Yönetmen koltuğunda Sean Penn’in bulunduğu filmin oyuncu kadrosunda Emile Hirsch, Marcia Gay Harden, Vince Vaughn, Kristen Stewart, William Hurt, Hal Holbrook gibi güçlü isimler yer alıyor.
1990’ların ilk yarısındaki Birleşik Devletler’de geçen hikayenin temelinde ise Christopher McCandless adındaki bir gencin hayatının son iki yılında yaşadıkları var.
Filmde Emile Hirsch tarafından canlandırılan McCandless üniversiteden yüksek ortalamayla yeni mezun olmuş bir genç. Etrafında dönüp duran ve kaçınılmaz olarak kendisine dayatılacağını bildiği sistemi reddediyor.
İnsanların sürekli bir şeylere sahip olarak mutlu olma arayışlarını reddediyor. Anne-babasının mezuniyet hediyesi olarak ona yeni bir araba teklif etmesini “Neden yeni bir arabaya ihtiyacım olsun ki” diyerek reddediyor.
McCandless kalabalığı, aile bağlarını, parayı, yeni bir arabayı, afili diplomayı, bir gökdelenin herhargi bir ofisinde çalışarak yaşlanmayı reddediyor.
Her reddediş başka bir yolu kabullenmektir. McCandless için bu yeni yol doğanın ta kendisi. Hedefinde ise Alaska var. Hayır, şehir olan Alaska değil. Mısır tarlasında çalıştığı yerin şefi Wayne’e ve kendisini evlat edinmek istediğini söyleyen Ron’a söylediği gibi “Alaska olan Alaska. Doğanın tam içindeki o diğer Alaska” hedefindeki yer.

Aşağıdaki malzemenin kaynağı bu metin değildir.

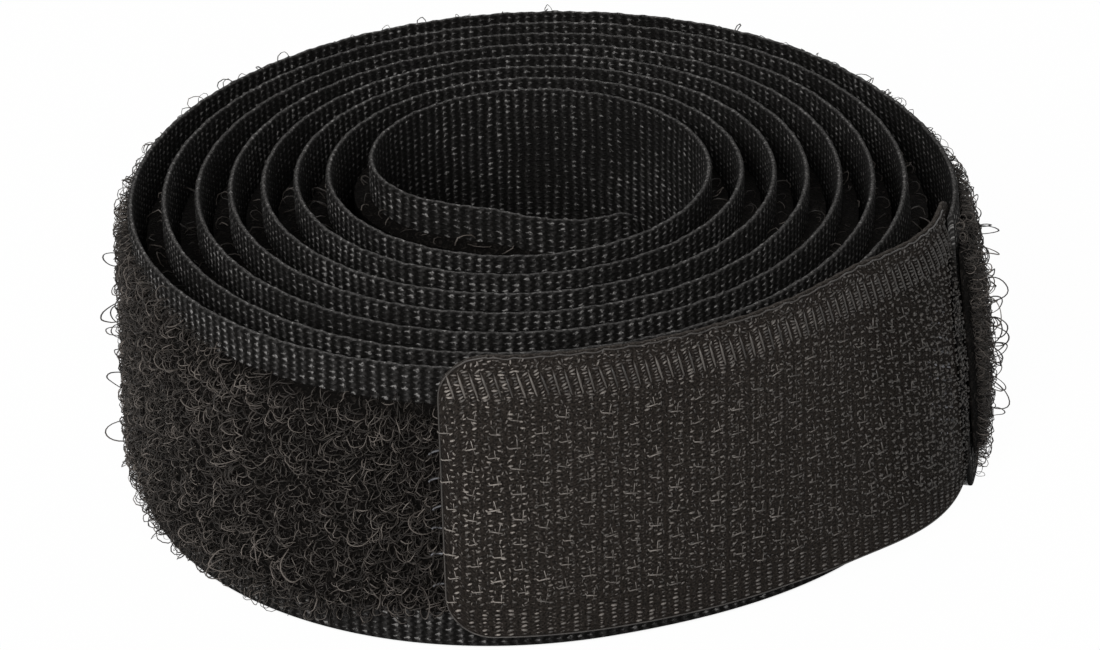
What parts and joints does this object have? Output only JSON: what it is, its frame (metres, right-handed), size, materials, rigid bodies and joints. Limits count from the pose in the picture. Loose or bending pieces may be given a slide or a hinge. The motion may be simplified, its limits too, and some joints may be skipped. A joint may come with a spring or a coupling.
{
  "type": "hook and loop cable tie roll",
  "caption": "Flat roll of black woven hook and loop tape, wound in a loose spiral round an open core and closed by a short hook tab that peels back",
  "frame": {"origin": "centre of the roll's footprint, on the plane that its tapes' lower edges stand on", "axes": "+Z along the tapes' width, from the standing edges upwards; -Y towards the closing tab's tip, which faces the viewer of the picture; +X towards the welded lap"},
  "size_m": [0.0588, 0.056, 0.0218],
  "materials": {
    "tape_weave": "satin",
    "loop_pile": "matte",
    "weld": "satin",
    "hook_tape_weave": "satin",
    "hooks": "satin"
  },
  "bodies": {
    "roll": {"loop_tape": "tape_weave", "loop_pile": "loop_pile", "lap_weld": "weld", "hook_tape_root": "hook_tape_weave", "hooks_root": "hooks"},
    "tab_near": {"hook_tape_near": "hook_tape_weave", "hooks_near": "hooks"},
    "tab_middle": {"hook_tape_middle": "hook_tape_weave", "hooks_middle": "hooks"},
    "tab_tip": {"hook_tape_tip": "hook_tape_weave", "hooks_tip": "hooks"}
  },
  "joints": [
    {"name": "tab_root_bend", "type": "hinge", "parent": "roll", "child": "tab_near", "pos_m": [0.02675, -0.00977, 0.0006], "axis": [-0.1456, 0.0476, 0.9882], "range_deg": [0, 50]},
    {"name": "tab_middle_bend", "type": "hinge", "parent": "tab_near", "child": "tab_middle", "pos_m": [0.01798, -0.02082, 0.0018], "axis": [-0.0543, 0.0565, 0.9969], "range_deg": [0, 40]},
    {"name": "tab_tip_bend", "type": "hinge", "parent": "tab_middle", "child": "tab_tip", "pos_m": [0.00591, -0.02653, 0.0018], "axis": [-0.0005, 0.0019, 1], "range_deg": [0, 40]}
  ]
}
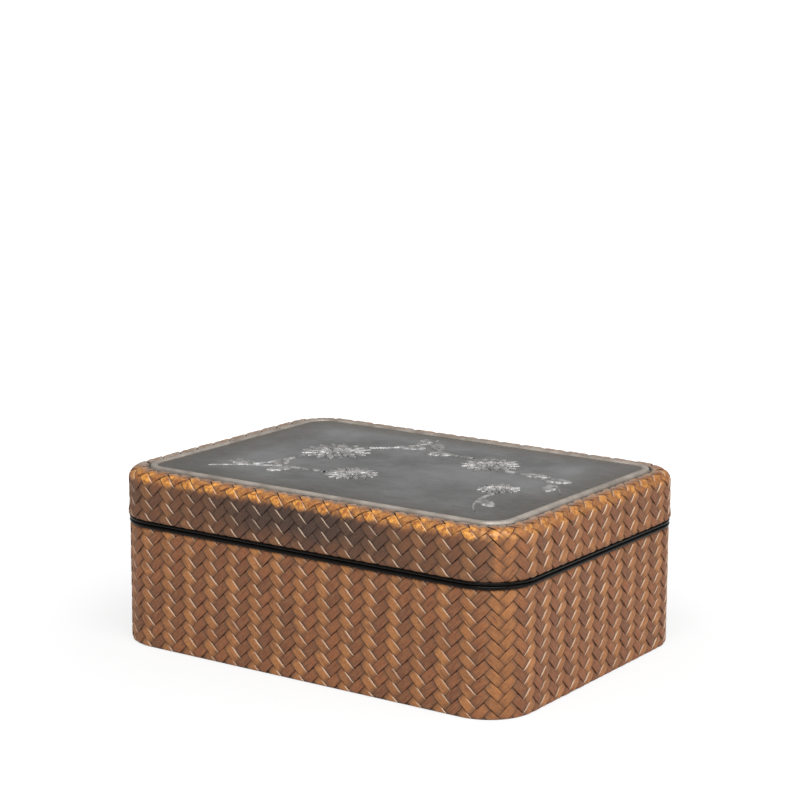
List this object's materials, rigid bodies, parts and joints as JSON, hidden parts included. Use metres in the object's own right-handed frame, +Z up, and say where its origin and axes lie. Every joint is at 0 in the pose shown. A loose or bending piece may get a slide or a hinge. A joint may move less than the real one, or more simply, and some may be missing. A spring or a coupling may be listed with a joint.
{
  "type": "writing box",
  "caption": "Rectangular lidded box with round corners, woven skin, metal panel in the lid and a lift-out tray of ink-writing tools.",
  "frame": {"origin": "centre of the underside of the foot rim, on the ground", "axes": "+Z up, +X along the long side, the long front wall faces -Y"},
  "size_m": [0.24, 0.177, 0.0929],
  "materials": {
    "core_wood": "plain sawn, unfinished inside",
    "woven_rattan": "split rattan strips in a twill weave, stained and worn glossy",
    "black_lacquer": "glossy black lacquer",
    "inner_lacquer": "dark brown-black lacquer",
    "frame_metal": "dull grey-beige metal bead",
    "panel_pewter": "dark pewter-grey patina",
    "relief_silver": "silver-white relief, worn bright on its heights",
    "slate": "honed dark slate",
    "dropper_brass": "patinated brass",
    "ink": "pressed soot ink, satin",
    "bamboo": "aged bamboo",
    "hair": "brush hair",
    "handle_wood": "turned dark wood",
    "steel": "hand-forged steel"
  },
  "bodies": {
    "box": {"base_rim": "black_lacquer", "box_floor": "core_wood", "box_walls": "core_wood", "box_weave": "woven_rattan", "box_rim": "black_lacquer", "inner_lip": "inner_lacquer", "tray_rest_left": "inner_lacquer", "tray_rest_right": "inner_lacquer"},
    "lid": {"lid_walls": "core_wood", "lid_board": "core_wood", "lid_weave": "woven_rattan", "lid_rim": "black_lacquer", "panel_frame": "frame_metal", "panel": "panel_pewter", "flower_1": "relief_silver", "flower_2": "relief_silver", "flower_3": "relief_silver", "flower_4": "relief_silver", "stems_and_leaves": "relief_silver"},
    "tray": {"tray_floor": "inner_lacquer", "tray_frame": "inner_lacquer", "tray_divider": "inner_lacquer", "tool_rest_left": "inner_lacquer", "tool_rest_right": "inner_lacquer"},
    "inkstone": {"inkstone": "slate"},
    "water_dropper": {"dropper_base": "dropper_brass", "dropper_shell": "dropper_brass", "dropper_spout": "dropper_brass"},
    "ink_stick": {"ink_stick": "ink"},
    "large_brush": {"brush_large_handle": "bamboo", "brush_large_tip": "hair"},
    "large_cap": {"brush_large_cap": "bamboo"},
    "small_brush": {"brush_small_handle": "bamboo", "brush_small_tip": "hair"},
    "small_cap": {"brush_small_cap": "bamboo"},
    "awl": {"awl_handle": "handle_wood", "awl_ferrule": "dropper_brass", "awl_blade": "steel"},
    "knife": {"knife_handle": "handle_wood", "knife_ferrule": "dropper_brass", "knife_blade": "steel"}
  },
  "joints": [
    {"name": "lid_lift", "type": "slide", "parent": "box", "child": "lid", "axis": [0, 0, 1], "range_m": [0, 0.15]},
    {"name": "tray_lift", "type": "slide", "parent": "box", "child": "tray", "axis": [0, 0, 1], "range_m": [0, 0.075]},
    {"name": "inkstone_lift", "type": "slide", "parent": "tray", "child": "inkstone", "axis": [0, 0, 1], "range_m": [0, 0.015]},
    {"name": "water_dropper_lift", "type": "slide", "parent": "tray", "child": "water_dropper", "axis": [0, 0, 1], "range_m": [0, 0.015]},
    {"name": "ink_stick_lift", "type": "slide", "parent": "tray", "child": "ink_stick", "axis": [0, 0, 1], "range_m": [0, 0.015]},
    {"name": "large_brush_lift", "type": "slide", "parent": "tray", "child": "large_brush", "axis": [0, 0, 1], "range_m": [0, 0.015]},
    {"name": "small_brush_lift", "type": "slide", "parent": "tray", "child": "small_brush", "axis": [0, 0, 1], "range_m": [0, 0.015]},
    {"name": "awl_lift", "type": "slide", "parent": "tray", "child": "awl", "axis": [0, 0, 1], "range_m": [0, 0.015]},
    {"name": "knife_lift", "type": "slide", "parent": "tray", "child": "knife", "axis": [0, 0, 1], "range_m": [0, 0.015]},
    {"name": "large_cap_pull", "type": "slide", "parent": "large_brush", "child": "large_cap", "axis": [1, 0, 0], "range_m": [0, 0.038]},
    {"name": "small_cap_pull", "type": "slide", "parent": "small_brush", "child": "small_cap", "axis": [1, 0, 0], "range_m": [0, 0.038]}
  ],
  "couplings": [
    {"joint": "tray_lift", "follows": "lid_lift", "ratio": 0.5}
  ]
}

Bankadaki tüm parasını bir hayır kurumuna devredip cebinde kalanları da yakıyor. Geride hiçbir iz bırakmamak için, daha açık söylemek gerekirse anne, baba ve kız kardeşine hiçbir iz bırakmamak için yol kenarında terk ettiği arabasının plakasını bile söküp yanında götürüyor. Adını değiştirip gittiği her yerde Alexander Supertramp mahlasını kullanıyor.
McCandless aslında sadece bir Alaska arayışında değil. Yalnızlık, salt kendisiyle baş başa kalabilmek, kendine yetebilmek, sadece kendiyle konuşabilmek ve benliğini hissedebilmek istiyor. Doğanın diplerine inmek bu hedefler için doğru adres. Ama kafasının içindekileri orada da hissedeceğinin, kaçtığını sandığı tüm o yaşanmışlıkları yanında götürdüğünün ve daha önemlisi tek başına bir hayatın korku vereceğinin farkında değil. Dik bir tepeye birlikte tırmandığı ve dünyayı yukarıdan izledikleri bir anda yaşlı Ron’ın McCandless’a sorduğu şu soru filmin en vurucu anıdır: “Sen neden kaçmak istiyorsun böyle?”
Anne ve babası arasında çocukluğundan beri devam eden sert kavgalardan kaçıyor McCandless. Mutluluk için paraya, arabaya, diplomaya, bir başka insana, kısacası kendi benliğinin dışındaki her şeye ihtiyaç duyanların tamamından kaçıyor. Alaska’ya kadar gidip o “Magic Bus“ın içine girene kadar tanıştığı ve dokunduğu her insanda bir şeyler bırakması, onların anılarına ortak olması bu kaçışın daha da derinlere inmesine engel olamıyor.
Karavanıyla gezgin hayatı yaşayan insanların arasında gördüğü aile sıcaklığı bile kendi ailesine “Beni merak etmeyin. Buradayım, iyiyim” diyebileceği yumuşamayı yaratmıyor onda. Bir an kardeşini aramaya çok yaklaşıyor, ancak hemen yan tarafındaki telefonda muhtemelen eşini ikna etmeye çalışan ve hayat tarafından mağlup edildiğinin farkında olan yaşlı adama veriyor jetonunu. “Hey bak gökten bir çeyreklik jeton geldi. Hadi artık lütfen konuş benimle”
Bazı filmler sizi etkiler. Bazı filmleri ise hiç unutamazsınız. Eddie Vedder imzalı vurucu müzikleriyle, gerçek hikâyesiyle, güçlü oyunculuklarıyla, zeki kurgusuyla Into the Wild hiç unutulmamayı hak eden bir film olmayı başarıyor.